_GIVEN EXERCISE_
Restate, exactly and only, the lines from the first through the line containing "# --- driving".

[Records from a dataset]
'''

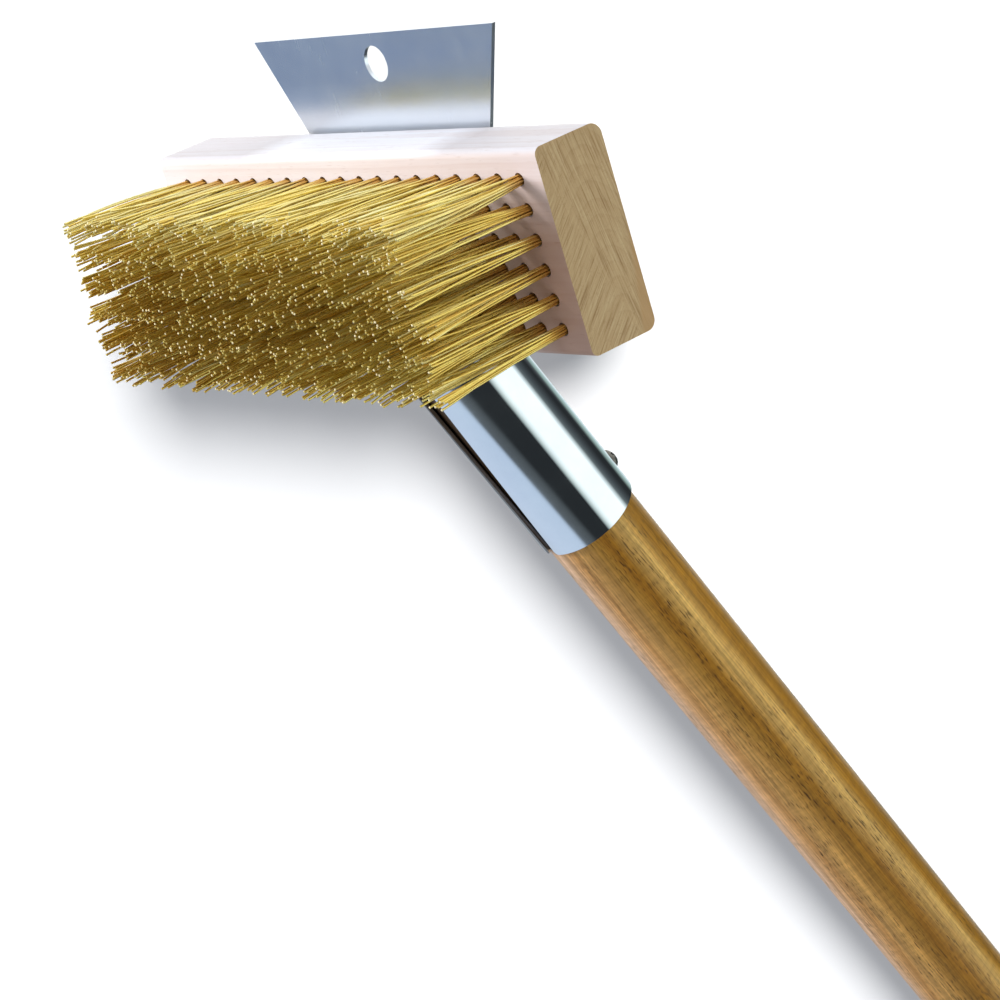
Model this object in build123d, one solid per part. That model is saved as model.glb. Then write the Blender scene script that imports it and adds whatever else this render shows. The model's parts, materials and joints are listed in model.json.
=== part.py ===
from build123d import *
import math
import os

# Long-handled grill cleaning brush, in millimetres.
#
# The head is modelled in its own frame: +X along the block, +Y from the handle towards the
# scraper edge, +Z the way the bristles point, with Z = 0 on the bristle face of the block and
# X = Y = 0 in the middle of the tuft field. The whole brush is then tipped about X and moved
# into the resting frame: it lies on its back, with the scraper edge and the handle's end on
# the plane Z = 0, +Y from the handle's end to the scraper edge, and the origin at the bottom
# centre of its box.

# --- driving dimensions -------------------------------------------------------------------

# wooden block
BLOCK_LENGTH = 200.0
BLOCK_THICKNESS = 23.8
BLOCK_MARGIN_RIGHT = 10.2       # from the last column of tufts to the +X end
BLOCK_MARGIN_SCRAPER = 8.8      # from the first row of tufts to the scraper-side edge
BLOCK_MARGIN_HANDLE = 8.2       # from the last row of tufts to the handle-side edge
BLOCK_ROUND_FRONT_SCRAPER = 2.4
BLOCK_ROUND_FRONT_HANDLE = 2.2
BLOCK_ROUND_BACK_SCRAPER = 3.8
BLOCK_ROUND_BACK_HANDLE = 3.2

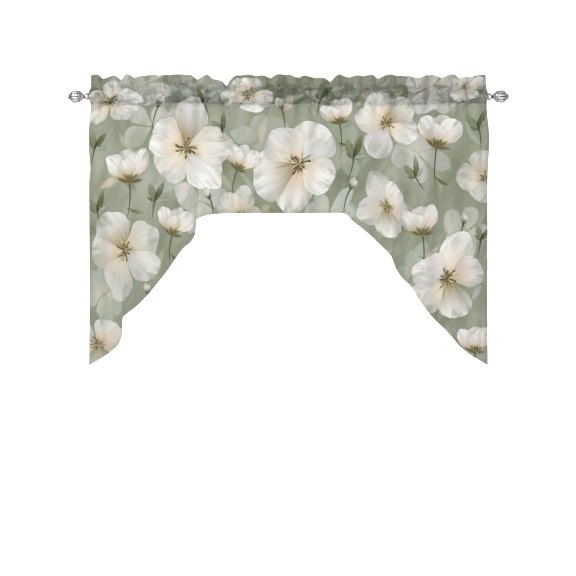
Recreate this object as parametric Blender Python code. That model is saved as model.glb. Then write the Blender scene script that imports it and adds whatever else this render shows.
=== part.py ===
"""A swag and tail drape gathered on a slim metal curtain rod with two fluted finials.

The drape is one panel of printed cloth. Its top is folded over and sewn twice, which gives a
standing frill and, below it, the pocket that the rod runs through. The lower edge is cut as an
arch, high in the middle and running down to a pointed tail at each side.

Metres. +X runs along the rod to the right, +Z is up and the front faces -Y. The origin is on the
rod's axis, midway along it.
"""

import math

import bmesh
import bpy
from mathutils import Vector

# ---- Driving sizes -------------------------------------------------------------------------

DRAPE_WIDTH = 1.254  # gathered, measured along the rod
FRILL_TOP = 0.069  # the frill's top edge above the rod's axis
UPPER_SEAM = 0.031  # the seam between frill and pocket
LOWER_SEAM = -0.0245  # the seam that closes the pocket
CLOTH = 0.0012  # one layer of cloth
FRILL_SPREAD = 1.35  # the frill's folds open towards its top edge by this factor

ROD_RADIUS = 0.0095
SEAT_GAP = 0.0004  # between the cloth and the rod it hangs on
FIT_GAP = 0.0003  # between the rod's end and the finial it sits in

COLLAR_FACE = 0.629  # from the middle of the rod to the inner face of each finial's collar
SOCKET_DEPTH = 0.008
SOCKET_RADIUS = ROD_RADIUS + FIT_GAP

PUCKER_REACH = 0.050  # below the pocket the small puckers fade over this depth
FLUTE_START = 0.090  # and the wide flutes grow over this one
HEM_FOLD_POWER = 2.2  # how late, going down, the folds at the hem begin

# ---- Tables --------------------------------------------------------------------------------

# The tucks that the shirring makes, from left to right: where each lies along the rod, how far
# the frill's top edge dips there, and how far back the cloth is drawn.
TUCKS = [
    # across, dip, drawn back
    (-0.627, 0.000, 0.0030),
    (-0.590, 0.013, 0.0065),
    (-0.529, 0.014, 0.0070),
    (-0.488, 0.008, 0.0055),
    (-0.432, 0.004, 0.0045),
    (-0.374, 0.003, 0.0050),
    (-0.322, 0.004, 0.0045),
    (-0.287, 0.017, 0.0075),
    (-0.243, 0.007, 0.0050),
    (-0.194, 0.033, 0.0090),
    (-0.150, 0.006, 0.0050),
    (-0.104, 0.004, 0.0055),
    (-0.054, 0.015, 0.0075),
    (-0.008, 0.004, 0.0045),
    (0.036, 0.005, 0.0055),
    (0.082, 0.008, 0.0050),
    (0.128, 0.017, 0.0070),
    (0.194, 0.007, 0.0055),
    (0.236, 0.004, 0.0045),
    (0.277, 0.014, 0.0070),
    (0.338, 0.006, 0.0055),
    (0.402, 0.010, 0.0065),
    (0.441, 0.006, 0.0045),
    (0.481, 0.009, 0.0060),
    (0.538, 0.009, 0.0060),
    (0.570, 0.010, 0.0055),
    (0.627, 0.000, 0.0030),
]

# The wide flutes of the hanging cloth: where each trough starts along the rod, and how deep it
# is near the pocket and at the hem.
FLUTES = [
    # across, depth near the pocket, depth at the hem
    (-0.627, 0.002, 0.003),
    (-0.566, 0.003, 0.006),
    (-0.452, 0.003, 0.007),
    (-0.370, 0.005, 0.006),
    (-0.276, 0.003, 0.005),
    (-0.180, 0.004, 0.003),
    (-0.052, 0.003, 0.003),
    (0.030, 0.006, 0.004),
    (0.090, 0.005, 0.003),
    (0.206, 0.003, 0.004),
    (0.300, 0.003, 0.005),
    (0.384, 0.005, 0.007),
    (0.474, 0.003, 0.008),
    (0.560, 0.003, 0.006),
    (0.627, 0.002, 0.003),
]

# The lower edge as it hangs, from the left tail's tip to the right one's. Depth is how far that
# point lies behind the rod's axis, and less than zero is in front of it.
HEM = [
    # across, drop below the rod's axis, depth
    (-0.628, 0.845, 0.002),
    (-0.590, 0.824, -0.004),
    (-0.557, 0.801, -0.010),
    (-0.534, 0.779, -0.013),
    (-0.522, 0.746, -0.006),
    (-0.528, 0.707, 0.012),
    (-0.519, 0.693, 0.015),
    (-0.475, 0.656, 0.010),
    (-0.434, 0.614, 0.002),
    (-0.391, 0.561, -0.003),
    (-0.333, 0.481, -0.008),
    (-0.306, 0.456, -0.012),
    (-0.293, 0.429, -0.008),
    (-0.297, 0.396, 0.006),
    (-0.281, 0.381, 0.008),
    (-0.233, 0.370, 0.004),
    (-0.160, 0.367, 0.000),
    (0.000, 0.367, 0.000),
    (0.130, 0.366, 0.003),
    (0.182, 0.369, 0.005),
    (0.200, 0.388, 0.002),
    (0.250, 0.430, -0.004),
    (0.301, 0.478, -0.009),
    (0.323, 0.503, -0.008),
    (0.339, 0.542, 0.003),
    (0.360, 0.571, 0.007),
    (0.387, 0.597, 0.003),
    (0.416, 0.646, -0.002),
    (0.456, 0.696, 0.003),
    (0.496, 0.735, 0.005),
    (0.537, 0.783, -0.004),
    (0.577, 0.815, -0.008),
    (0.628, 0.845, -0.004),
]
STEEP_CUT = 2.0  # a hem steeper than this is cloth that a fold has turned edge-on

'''

_RESULT_
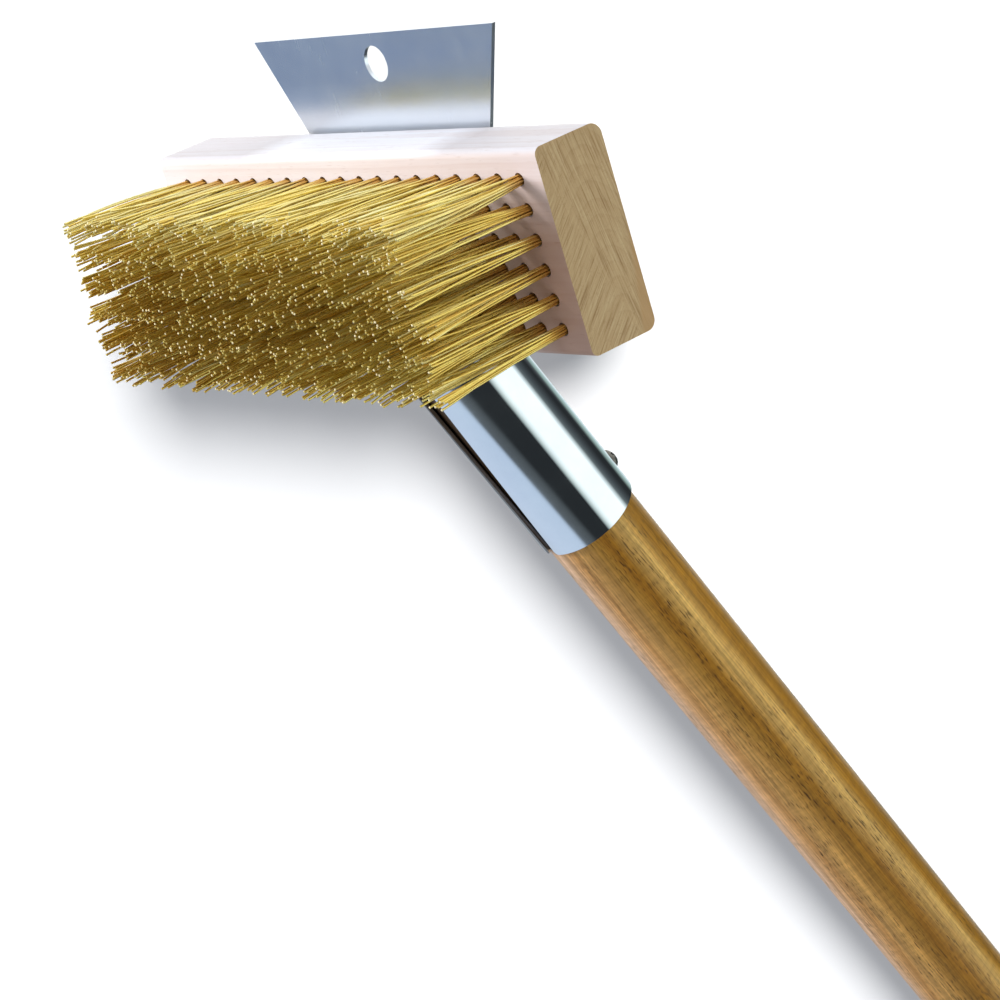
Model this object in build123d, one solid per part. That model is saved as model.glb. Then write the Blender scene script that imports it and adds whatever else this render shows. The model's parts, materials and joints are listed in model.json.
=== part.py ===
from build123d import *
import math
import os

# Long-handled grill cleaning brush, in millimetres.
#
# The head is modelled in its own frame: +X along the block, +Y from the handle towards the
# scraper edge, +Z the way the bristles point, with Z = 0 on the bristle face of the block and
# X = Y = 0 in the middle of the tuft field. The whole brush is then tipped about X and moved
# into the resting frame: it lies on its back, with the scraper edge and the handle's end on
# the plane Z = 0, +Y from the handle's end to the scraper edge, and the origin at the bottom
# centre of its box.

# --- driving dimensions -------------------------------------------------------------------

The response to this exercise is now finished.